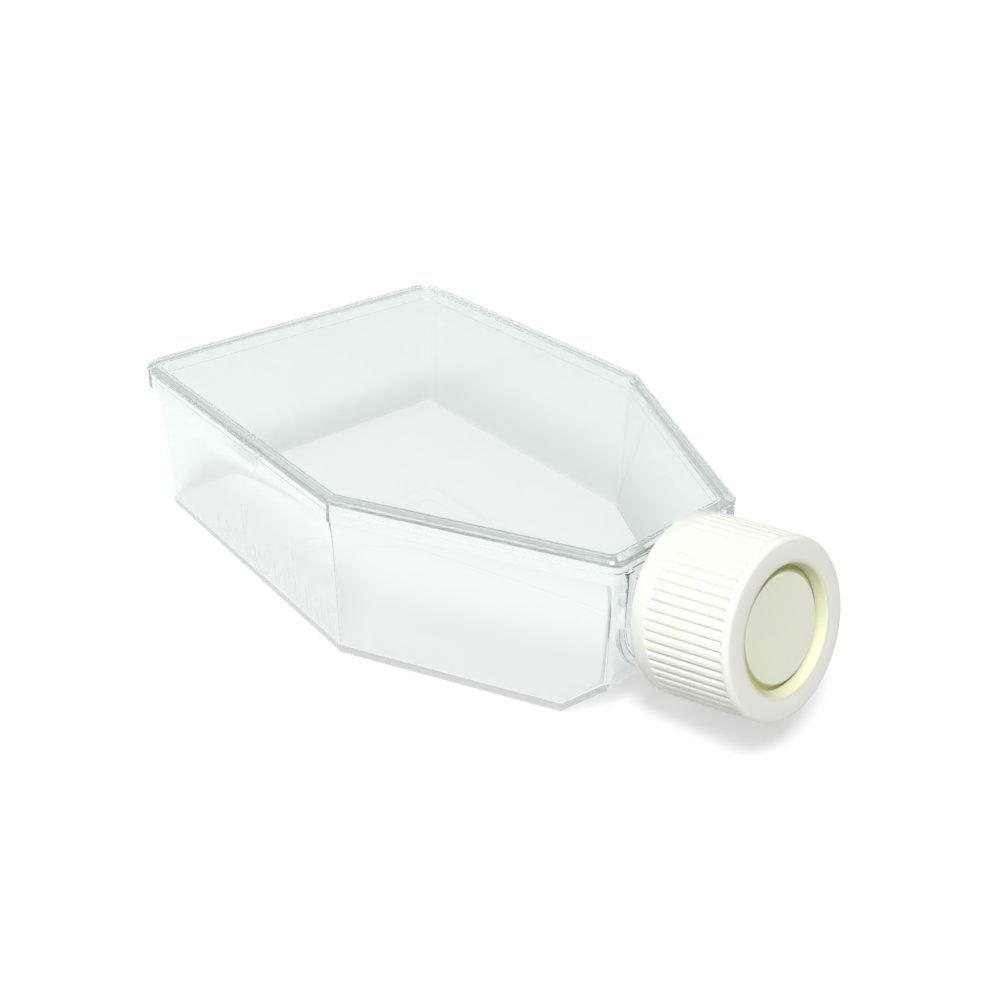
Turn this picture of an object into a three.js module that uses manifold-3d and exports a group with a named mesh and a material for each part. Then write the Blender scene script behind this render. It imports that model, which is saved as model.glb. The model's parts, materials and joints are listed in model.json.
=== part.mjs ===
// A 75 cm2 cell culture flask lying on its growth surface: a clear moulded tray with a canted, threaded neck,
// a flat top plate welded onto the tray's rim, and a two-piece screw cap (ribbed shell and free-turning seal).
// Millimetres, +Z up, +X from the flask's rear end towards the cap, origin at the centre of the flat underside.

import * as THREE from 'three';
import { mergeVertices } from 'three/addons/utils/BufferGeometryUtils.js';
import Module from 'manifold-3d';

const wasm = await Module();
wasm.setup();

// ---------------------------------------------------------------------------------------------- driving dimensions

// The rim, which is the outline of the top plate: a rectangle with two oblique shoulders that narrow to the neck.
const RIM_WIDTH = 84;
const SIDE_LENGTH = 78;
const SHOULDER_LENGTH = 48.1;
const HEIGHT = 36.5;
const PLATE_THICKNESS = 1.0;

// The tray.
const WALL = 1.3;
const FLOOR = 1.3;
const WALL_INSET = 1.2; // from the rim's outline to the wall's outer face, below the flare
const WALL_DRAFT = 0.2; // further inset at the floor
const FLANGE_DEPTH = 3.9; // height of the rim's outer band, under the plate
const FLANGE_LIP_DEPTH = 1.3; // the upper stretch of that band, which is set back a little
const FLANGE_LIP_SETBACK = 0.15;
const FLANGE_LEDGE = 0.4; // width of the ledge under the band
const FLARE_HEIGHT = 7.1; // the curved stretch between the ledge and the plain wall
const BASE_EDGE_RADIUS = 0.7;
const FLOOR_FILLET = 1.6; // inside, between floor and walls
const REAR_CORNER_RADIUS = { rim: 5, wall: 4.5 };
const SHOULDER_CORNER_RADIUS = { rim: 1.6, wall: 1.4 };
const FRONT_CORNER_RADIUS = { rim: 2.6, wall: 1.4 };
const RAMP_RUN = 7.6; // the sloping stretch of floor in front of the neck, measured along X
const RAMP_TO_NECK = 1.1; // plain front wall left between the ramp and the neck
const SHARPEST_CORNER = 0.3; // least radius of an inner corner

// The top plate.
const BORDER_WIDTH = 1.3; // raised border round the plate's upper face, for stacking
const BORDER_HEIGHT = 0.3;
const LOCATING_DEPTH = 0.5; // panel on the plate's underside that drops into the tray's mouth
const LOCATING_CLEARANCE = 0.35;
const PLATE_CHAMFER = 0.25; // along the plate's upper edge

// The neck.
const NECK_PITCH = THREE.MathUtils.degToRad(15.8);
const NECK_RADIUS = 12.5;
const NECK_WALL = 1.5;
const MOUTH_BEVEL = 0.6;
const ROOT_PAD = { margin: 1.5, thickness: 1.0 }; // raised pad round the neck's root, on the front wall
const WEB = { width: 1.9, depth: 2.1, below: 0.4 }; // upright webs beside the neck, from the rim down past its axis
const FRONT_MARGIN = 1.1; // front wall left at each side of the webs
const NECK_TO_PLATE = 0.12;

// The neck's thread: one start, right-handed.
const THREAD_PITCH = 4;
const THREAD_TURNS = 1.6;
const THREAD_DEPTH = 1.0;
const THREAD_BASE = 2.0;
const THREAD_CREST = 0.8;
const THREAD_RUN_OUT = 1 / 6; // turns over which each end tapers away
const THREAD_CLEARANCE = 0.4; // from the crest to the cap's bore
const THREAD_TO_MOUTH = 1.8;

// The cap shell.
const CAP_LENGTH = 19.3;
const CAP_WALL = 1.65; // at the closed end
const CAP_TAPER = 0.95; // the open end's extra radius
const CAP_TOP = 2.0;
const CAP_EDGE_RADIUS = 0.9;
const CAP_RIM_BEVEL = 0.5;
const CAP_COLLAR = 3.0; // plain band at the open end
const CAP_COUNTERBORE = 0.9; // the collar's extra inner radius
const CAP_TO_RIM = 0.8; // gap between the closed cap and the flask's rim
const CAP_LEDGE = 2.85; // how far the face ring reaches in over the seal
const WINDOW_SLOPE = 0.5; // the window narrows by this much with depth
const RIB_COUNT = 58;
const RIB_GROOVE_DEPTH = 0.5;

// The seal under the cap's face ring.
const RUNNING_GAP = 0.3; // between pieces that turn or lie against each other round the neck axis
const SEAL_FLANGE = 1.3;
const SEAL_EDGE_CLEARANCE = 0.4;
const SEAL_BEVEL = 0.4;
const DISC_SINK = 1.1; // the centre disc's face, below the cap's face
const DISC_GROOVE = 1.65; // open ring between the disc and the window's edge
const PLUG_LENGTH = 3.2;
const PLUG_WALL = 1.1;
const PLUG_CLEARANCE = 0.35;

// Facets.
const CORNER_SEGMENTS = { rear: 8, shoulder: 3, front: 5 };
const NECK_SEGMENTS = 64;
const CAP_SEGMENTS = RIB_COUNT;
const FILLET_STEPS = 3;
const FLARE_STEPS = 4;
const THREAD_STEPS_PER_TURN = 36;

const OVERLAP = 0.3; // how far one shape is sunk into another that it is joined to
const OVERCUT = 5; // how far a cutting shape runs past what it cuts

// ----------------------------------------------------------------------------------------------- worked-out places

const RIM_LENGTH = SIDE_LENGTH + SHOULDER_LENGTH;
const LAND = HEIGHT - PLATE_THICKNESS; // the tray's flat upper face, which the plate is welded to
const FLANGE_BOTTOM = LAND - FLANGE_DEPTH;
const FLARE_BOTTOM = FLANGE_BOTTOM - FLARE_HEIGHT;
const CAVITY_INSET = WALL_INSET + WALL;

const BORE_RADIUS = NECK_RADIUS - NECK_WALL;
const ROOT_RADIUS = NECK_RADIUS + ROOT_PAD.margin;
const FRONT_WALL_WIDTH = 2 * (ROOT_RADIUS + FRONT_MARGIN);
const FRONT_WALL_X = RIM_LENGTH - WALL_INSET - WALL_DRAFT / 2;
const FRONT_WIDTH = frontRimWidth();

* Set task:
Print the whole listing again, exactly.

* Solution to this task:
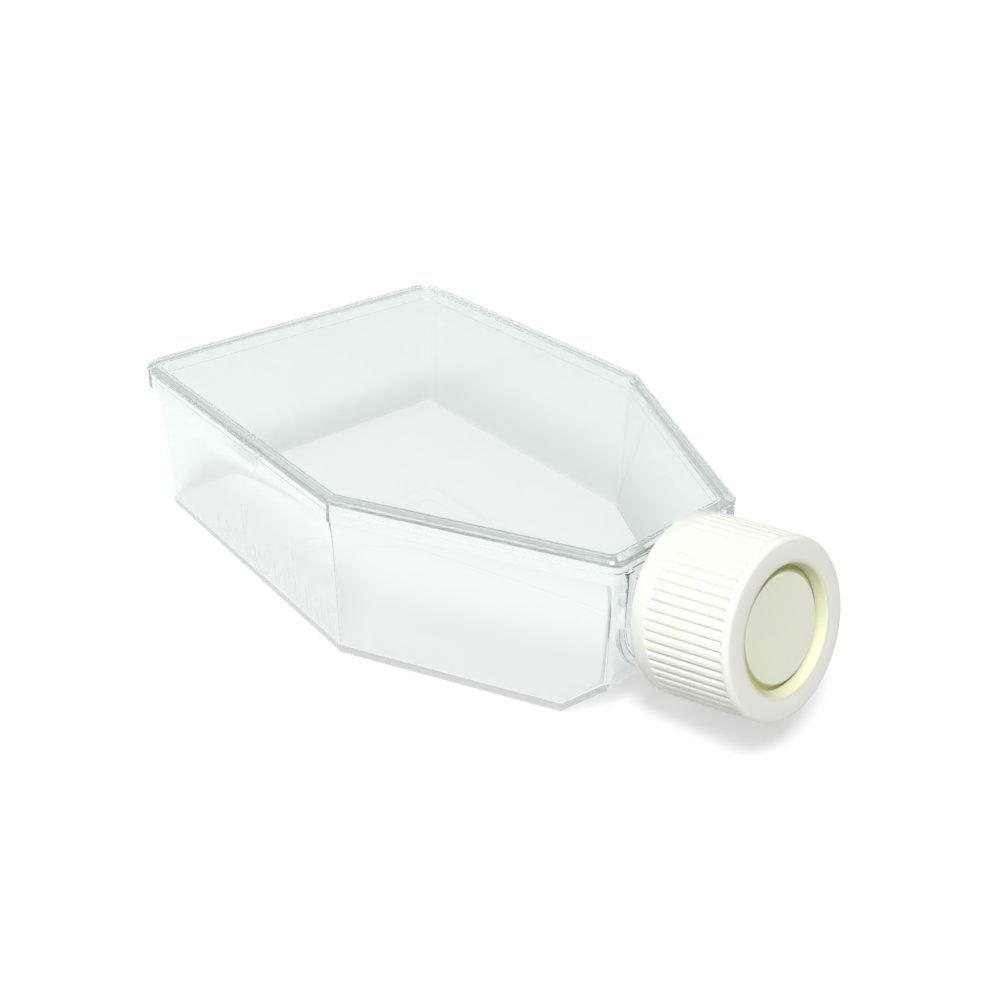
Turn this picture of an object into a three.js module that uses manifold-3d and exports a group with a named mesh and a material for each part. Then write the Blender scene script behind this render. It imports that model, which is saved as model.glb. The model's parts, materials and joints are listed in model.json.
=== part.mjs ===
// A 75 cm2 cell culture flask lying on its growth surface: a clear moulded tray with a canted, threaded neck,
// a flat top plate welded onto the tray's rim, and a two-piece screw cap (ribbed shell and free-turning seal).
// Millimetres, +Z up, +X from the flask's rear end towards the cap, origin at the centre of the flat underside.

import * as THREE from 'three';
import { mergeVertices } from 'three/addons/utils/BufferGeometryUtils.js';
import Module from 'manifold-3d';

const wasm = await Module();
wasm.setup();

// ---------------------------------------------------------------------------------------------- driving dimensions

// The rim, which is the outline of the top plate: a rectangle with two oblique shoulders that narrow to the neck.
const RIM_WIDTH = 84;
const SIDE_LENGTH = 78;
const SHOULDER_LENGTH = 48.1;
const HEIGHT = 36.5;
const PLATE_THICKNESS = 1.0;

// The tray.
const WALL = 1.3;
const FLOOR = 1.3;
const WALL_INSET = 1.2; // from the rim's outline to the wall's outer face, below the flare
const WALL_DRAFT = 0.2; // further inset at the floor
const FLANGE_DEPTH = 3.9; // height of the rim's outer band, under the plate
const FLANGE_LIP_DEPTH = 1.3; // the upper stretch of that band, which is set back a little
const FLANGE_LIP_SETBACK = 0.15;
const FLANGE_LEDGE = 0.4; // width of the ledge under the band
const FLARE_HEIGHT = 7.1; // the curved stretch between the ledge and the plain wall
const BASE_EDGE_RADIUS = 0.7;
const FLOOR_FILLET = 1.6; // inside, between floor and walls
const REAR_CORNER_RADIUS = { rim: 5, wall: 4.5 };
const SHOULDER_CORNER_RADIUS = { rim: 1.6, wall: 1.4 };
const FRONT_CORNER_RADIUS = { rim: 2.6, wall: 1.4 };
const RAMP_RUN = 7.6; // the sloping stretch of floor in front of the neck, measured along X
const RAMP_TO_NECK = 1.1; // plain front wall left between the ramp and the neck
const SHARPEST_CORNER = 0.3; // least radius of an inner corner

// The top plate.
const BORDER_WIDTH = 1.3; // raised border round the plate's upper face, for stacking
const BORDER_HEIGHT = 0.3;
const LOCATING_DEPTH = 0.5; // panel on the plate's underside that drops into the tray's mouth
const LOCATING_CLEARANCE = 0.35;
const PLATE_CHAMFER = 0.25; // along the plate's upper edge

// The neck.
const NECK_PITCH = THREE.MathUtils.degToRad(15.8);
const NECK_RADIUS = 12.5;
const NECK_WALL = 1.5;
const MOUTH_BEVEL = 0.6;
const ROOT_PAD = { margin: 1.5, thickness: 1.0 }; // raised pad round the neck's root, on the front wall
const WEB = { width: 1.9, depth: 2.1, below: 0.4 }; // upright webs beside the neck, from the rim down past its axis
const FRONT_MARGIN = 1.1; // front wall left at each side of the webs
const NECK_TO_PLATE = 0.12;

// The neck's thread: one start, right-handed.
const THREAD_PITCH = 4;
const THREAD_TURNS = 1.6;
const THREAD_DEPTH = 1.0;
const THREAD_BASE = 2.0;
const THREAD_CREST = 0.8;
const THREAD_RUN_OUT = 1 / 6; // turns over which each end tapers away
const THREAD_CLEARANCE = 0.4; // from the crest to the cap's bore
const THREAD_TO_MOUTH = 1.8;

// The cap shell.
const CAP_LENGTH = 19.3;
const CAP_WALL = 1.65; // at the closed end
const CAP_TAPER = 0.95; // the open end's extra radius
const CAP_TOP = 2.0;
const CAP_EDGE_RADIUS = 0.9;
const CAP_RIM_BEVEL = 0.5;
const CAP_COLLAR = 3.0; // plain band at the open end
const CAP_COUNTERBORE = 0.9; // the collar's extra inner radius
const CAP_TO_RIM = 0.8; // gap between the closed cap and the flask's rim
const CAP_LEDGE = 2.85; // how far the face ring reaches in over the seal
const WINDOW_SLOPE = 0.5; // the window narrows by this much with depth
const RIB_COUNT = 58;
const RIB_GROOVE_DEPTH = 0.5;

// The seal under the cap's face ring.
const RUNNING_GAP = 0.3; // between pieces that turn or lie against each other round the neck axis
const SEAL_FLANGE = 1.3;
const SEAL_EDGE_CLEARANCE = 0.4;
const SEAL_BEVEL = 0.4;
const DISC_SINK = 1.1; // the centre disc's face, below the cap's face
const DISC_GROOVE = 1.65; // open ring between the disc and the window's edge
const PLUG_LENGTH = 3.2;
const PLUG_WALL = 1.1;
const PLUG_CLEARANCE = 0.35;

// Facets.
const CORNER_SEGMENTS = { rear: 8, shoulder: 3, front: 5 };
const NECK_SEGMENTS = 64;
const CAP_SEGMENTS = RIB_COUNT;
const FILLET_STEPS = 3;
const FLARE_STEPS = 4;
const THREAD_STEPS_PER_TURN = 36;

const OVERLAP = 0.3; // how far one shape is sunk into another that it is joined to
const OVERCUT = 5; // how far a cutting shape runs past what it cuts

// ----------------------------------------------------------------------------------------------- worked-out places

const RIM_LENGTH = SIDE_LENGTH + SHOULDER_LENGTH;
const LAND = HEIGHT - PLATE_THICKNESS; // the tray's flat upper face, which the plate is welded to
const FLANGE_BOTTOM = LAND - FLANGE_DEPTH;
const FLARE_BOTTOM = FLANGE_BOTTOM - FLARE_HEIGHT;
const CAVITY_INSET = WALL_INSET + WALL;

const BORE_RADIUS = NECK_RADIUS - NECK_WALL;
const ROOT_RADIUS = NECK_RADIUS + ROOT_PAD.margin;
const FRONT_WALL_WIDTH = 2 * (ROOT_RADIUS + FRONT_MARGIN);
const FRONT_WALL_X = RIM_LENGTH - WALL_INSET - WALL_DRAFT / 2;
const FRONT_WIDTH = frontRimWidth();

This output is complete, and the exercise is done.